Les eunuques adoptaient des enfants et se faisaient ainsi des familles puissantes ; ils avaient de nombreux clients à la cour, dans la capitale, dans les provinces. « Les Annales de la Chine (histoire générale, tome l, page 81) font mention de ces officiers du palais de l’empereur Yao, qui mourut l’an 2258 avant J.-C., et elles nous apprennent que l’état de ces hommes dégradés fut d’abord la peine du crime. Ce genre de mutilation était le quatrième des supplices qu’on établit alors, et cette peine était celle dont on punissait le calomniateur, le traître et l’impudique. Ces coupables, devenus inutiles à la société, en furent séparés, relégués dans les domaines des empereurs ou renfermés dans l’intérieur des palais pour y exercer les emplois les plus vils et les plus pénibles. On en fit ensuite les portiers de l’appartement des femmes.

« Cet état d’humiliation dans lequel vivaient les eunuques subsista pendant plusieurs siècles. L’intrigue les en fit sortir sous le règne de l’empereur Youen-Ouan, qui monta sur le trône l’an 781 avant l’ère chrétienne. Une de ses concubines, la fameuse Pao-Ssé, que les annales chinoises appellent la peste de l’empire, se servit des artifices d’un eunuque pour déterminer ce prince à répudier l’impératrice et à l’élever elle-même sur le trône. Parvenue au faîte du pouvoir, elle récompensa l’eunuque par la première charge du palais et confia aux autres les principaux emplois. Depuis ce moment leur faveur s’est toujours accrue.

« L’état d’eunuque cessa d’être un supplice vers le commencement de l’ère chrétienne, sous la dynastie des Han. Leur crédit et leur autorité avaient alors tellement prévalu, que la mutilation ne fut plus considérée que comme un moyen favorable à l’ambition. Plusieurs prenaient cette voie pour arriver plus promptement à la fortune. Des pères mêmes, dans les familles distinguées, dévouaient quelques-uns de leurs enfants à cet état pour s’en faire des protecteurs à la cour. Les eunuques acquirent des richesses immenses… Sous des princes inhabiles, faibles et voluptueux, les eunuques eurent en main toute la puissance ; du fond du palais ils gouvernaient l’empire. Tous les ordres émanaient d’eux ; ils étaient les arbitres de toutes les grâces, et il fallait que les grands fussent ou leurs créatures ou leurs victimes. L’injustice, la violence, les exactions, les abus d’autorité soulevèrent les peuples et provoquèrent ces révolutions terribles qui causèrent la ruine d’un grand nombre de familles impériales.

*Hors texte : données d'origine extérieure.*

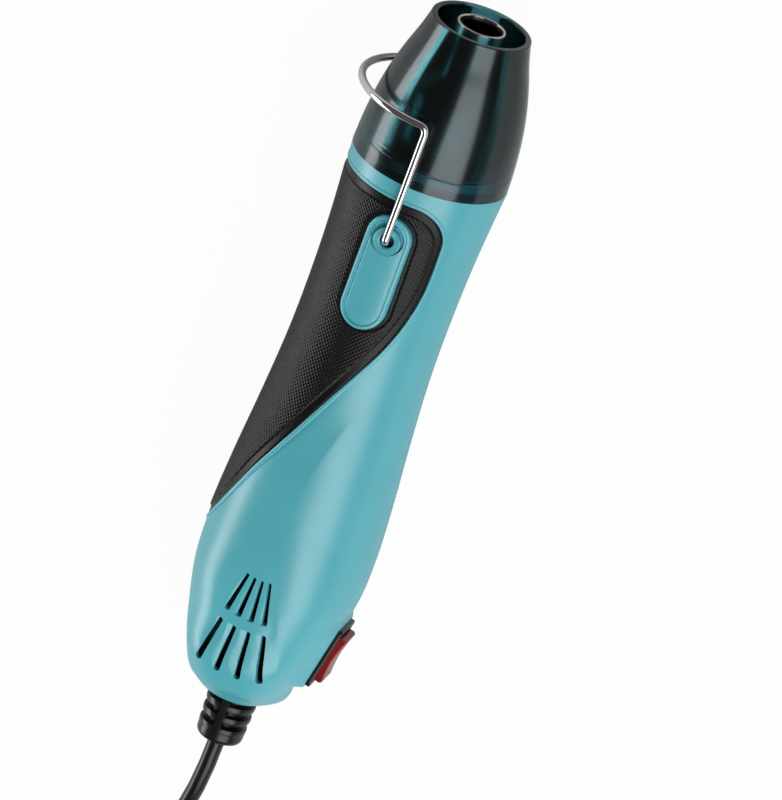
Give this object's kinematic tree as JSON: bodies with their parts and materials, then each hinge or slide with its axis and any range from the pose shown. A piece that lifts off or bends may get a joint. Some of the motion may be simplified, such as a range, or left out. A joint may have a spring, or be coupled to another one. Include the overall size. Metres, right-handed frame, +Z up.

« Ces exemples apprirent à la dynastie régnante des Tartares à craindre les eunuques. Lorsque Kang-Hy (mort en 1723) monta sur le trône encore enfant, la régence, après avoir fait faire le procès pour ses malversations au chef des eunuques, en expulsa du palais plusieurs milliers qui eurent ordre de retourner dans leurs familles. Elle fit graver sur une plaque de fer du poids de plus de mille livres, qui subsiste encore aujourd’hui, une loi par laquelle la nation mandchou s’engage à ne plus élever d’eunuques aux charges et aux dignités. Lorsque Kang-Hy gouverna par lui-même, il ratifia cette loi, diminua encore le nombre des eunuques, réduisit ceux qui furent conservés à balayer les cours du palais, et recommanda à ses enfants de ne jamais les tirer de l’état d’abaissement où il les avait mis. » Description de la Chine, livre X. Le massacre des eunuques, raconté par le San-Koué-Tchy, ne fit cesser le mal que pour un temps ; on les détruisit une seconde fois à la fin de la dynastie des Tchang, dont ils avaient hâté la ruine dans les premières années du xe siècle de notre ère. Cette page sanglante de l’histoire de la Chine rappelle assez bien, dans tous ses détails, la conjuration de Darius et de Gobryas, qui fut suivie de la destruction des mages. — Hérodote, Thalie, § 71 et suiv.